Amazing stone works are everywhere in Italy, buildings, arches, tunnels, etc. We found them from Rome to the Amalfi Coast and up through Tuscany to Venice. The immediate impression I got was the entire peninsula must've been denuded of forests one thousand years BC :oops:
As we travel around France every year we love to look at how the people incorporate whatever kind of stone is available into their architecture. In our area the white limestone has been used for 2000 years to build everything from fortresses to tool sheds and out houses because it is soft and easy to cut. In the Auvergne area volcanic rock is used. I've seen walls made of hexagonal columnar basalt chunks fitted together, and thin plates of lava are used as roofing material. The limestone of our area is cut into blocks and cemented together, other regions use flat rocks and lots of mortar-outside of Paris this week we were looking at beautifully patterned agate pieces used to build walls.
We have a boundary wall that needs repair, it was built in the 1850s using cut blocks on the outsides, and irregular chunks in the middle, glued together not with mortar but with mud. We have to redo the mortar in the original farm kitchen, it's deteriorated badly because it's mud, not mortar. We'll have to remove enough of this old mud to be able to get modern mortal between the stones, a job I'm not looking forward to.
 
I would be holding my breath the whole time.

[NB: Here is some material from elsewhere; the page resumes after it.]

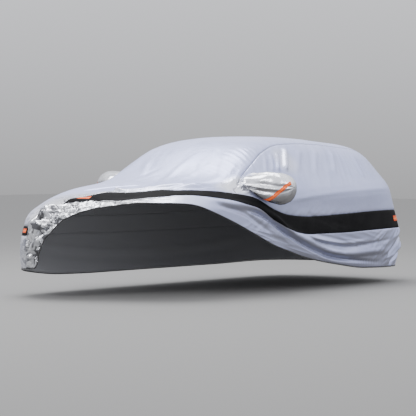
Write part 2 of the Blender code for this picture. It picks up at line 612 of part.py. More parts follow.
def new_tape(name, tree, spots, normals, width):
    """A tape on a piece, along a line of spots, seated a little high and then let down to the gap of a seam."""
    ways = np.gradient(spots, axis=0)
    across = np.cross(normals, ways)
    across /= np.linalg.norm(across, axis=-1, keepdims=True)
    shares = np.linspace(-0.5, 0.5, TAPE_ROWS + 1)
    under = np.array([
        [seated(tree, spot + sideways * width * share, normal, TAPE_LIFT) for share in shares]
        for spot, sideways, normal in zip(spots, across, normals)
    ])
    under -= normals[:, None] * (gap_under(tree, under) - TAPE_GAP)
    over = under + normals[:, None] * TAPE
    bm, place = sheet_grid(len(spots) - 1, TAPE_ROWS)
    thickened(bm, over.reshape(-1, 3), under.reshape(-1, 3), place)
    return new_object(name, bm, ORANGE, 0.40)


def new_cloth_tape(name, tape, panel):
    """A tape on a band, with a step at each column of the cloth, where the band under it bends."""
    (low, low_up), (high, high_up) = sorted((tape.start, tape.end))
    knots = [low, *(r for r in ROUNDS if low < r < high), high]
    rounds = [r for a, b in zip(knots, knots[1:]) for r in np.linspace(a, b, TAPE_STEPS, endpoint=False)]
    rounds.append(high)
    ups = np.interp(rounds, (low, high), (low_up, high_up))
    spots, normals = (np.array(found) for found in zip(*map(cloth_at, rounds, ups)))
    return new_tape(name, outside_of(panel), spots, normals, tape.width)


def new_pocket_tape(name, pocket, sleeve):
    """The tape that crosses a pocket's front from its foot, near the panel, to the top of its tip."""
    steps = np.linspace(0, len(POCKET_TAPE_PATH) - 1, POCKET_TAPE_STEPS + 1)
    reach = 0.02
    spots, normals = [], []
    for angle, share in smooth_through(np.array(POCKET_TAPE_PATH), steps):
        onward = pocket_at(pocket, angle, share + reach) - pocket_at(pocket, angle, share - reach)
        turning = pocket_at(pocket, angle + 2.0, share) - pocket_at(pocket, angle - 2.0, share)
        normal = np.cross(onward, turning) * pocket.side
        spots.append(pocket_at(pocket, angle, share))
        normals.append(normal / np.linalg.norm(normal))
    return new_tape(name, outside_of(sleeve), np.array(spots), np.array(normals), POCKET_TAPE_WIDTH)


def new_binding():
    """The corded black edge that runs all round under the hem."""
    hem = DRAPED[:-1, 0]
    onward = np.roll(hem, -1, axis=0) - np.roll(hem, 1, axis=0)
    below = np.cross(onward, OUTWARD[:-1, 0])
    below /= np.linalg.norm(below, axis=-1, keepdims=True)
    middle = hem - OUTWARD[:-1, 0] * CLOTH / 2 + below * (BINDING_RADIUS + 3 * SEAM_INSET)
    curve = bpy.data.curves.new("hem_binding", "CURVE")
    curve.dimensions = "3D"
    curve.bevel_depth = BINDING_RADIUS
    curve.bevel_resolution = 1
    spline = curve.splines.new("POLY")
    spline.points.add(len(middle) - 1)
    for point, spot in zip(spline.points, placed(middle)):
        point.co = (*spot, 1.0)
    spline.use_cyclic_u = True
    curve.materials.append(new_material("hem_binding_cord", BLACK, 0.70))
    item = bpy.data.objects.new("hem_binding", curve)
    bpy.context.collection.objects.link(item)
    return item


def main():
    clear_scene()
    panels = {"top_panel": cut_panel("top_panel", SILVER, 0.45, 0.25)}
    for side in ("left", "right"):
        panels["side_" + side] = cut_panel("side_" + side, SILVER, 0.45, 0.25)
        panels["band_" + side] = cut_panel("band_" + side, BLACK, 0.60)
        panels["skirt_" + side] = cut_panel("skirt_" + side, SILVER, 0.45, 0.25)
    for side, pocket in POCKETS.items():
        sleeve = new_pocket("mirror_pocket_" + side, pocket, panels["side_" + side])
        new_pocket_tape("reflector_pocket_" + side, pocket, sleeve)
    for name, tape in TAPES.items():
        new_cloth_tape(name, tape, panels[tape.on])
    new_binding()


main()
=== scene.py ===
"""The looks of a fitted silver cover, draped, with its front left corner lifted and pushed back.

The cloth is one draped surface, cut into its sewn panels. A place on it is named by two lengths in
metres: "round", the way round the widest line from the middle of the nose, positive on the left,
and "up", the way up the cloth from the lowest line of the hem. Sections are measured x forward,
y to the left and h up, from a point on the ground under the front of the cover. placed() moves
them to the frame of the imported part, whose origin is the rest under the roof.
"""

import math
from collections import namedtuple
from functools import lru_cache

import bmesh
import bpy
import numpy as np
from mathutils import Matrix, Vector, noise
from mathutils.bvhtree import BVHTree


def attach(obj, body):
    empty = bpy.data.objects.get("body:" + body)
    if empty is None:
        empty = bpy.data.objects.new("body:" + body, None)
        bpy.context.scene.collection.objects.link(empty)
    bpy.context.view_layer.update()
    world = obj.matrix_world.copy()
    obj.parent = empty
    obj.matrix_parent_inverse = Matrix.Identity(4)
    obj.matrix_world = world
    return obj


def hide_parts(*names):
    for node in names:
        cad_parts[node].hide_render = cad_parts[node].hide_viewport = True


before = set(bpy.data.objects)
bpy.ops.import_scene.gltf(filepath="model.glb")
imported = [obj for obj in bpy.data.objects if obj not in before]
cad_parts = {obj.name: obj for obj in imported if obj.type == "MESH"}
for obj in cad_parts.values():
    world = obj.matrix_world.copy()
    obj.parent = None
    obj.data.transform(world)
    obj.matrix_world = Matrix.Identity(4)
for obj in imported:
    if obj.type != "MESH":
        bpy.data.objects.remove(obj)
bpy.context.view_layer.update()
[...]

The wall is 3 feet thick, I'm just dealing with the exterior 4 or 5 inches. My BIL's house is on the other side of the wall, we re-mortared it about 20 years ago. We didn't do this side because somebody put an inch thick layer of concrete to cover the bad mortar/mud. I removed the concrete last year because it holds moisture and makes the stones soft. Everything is pretty much dry now so it's ready for mortar.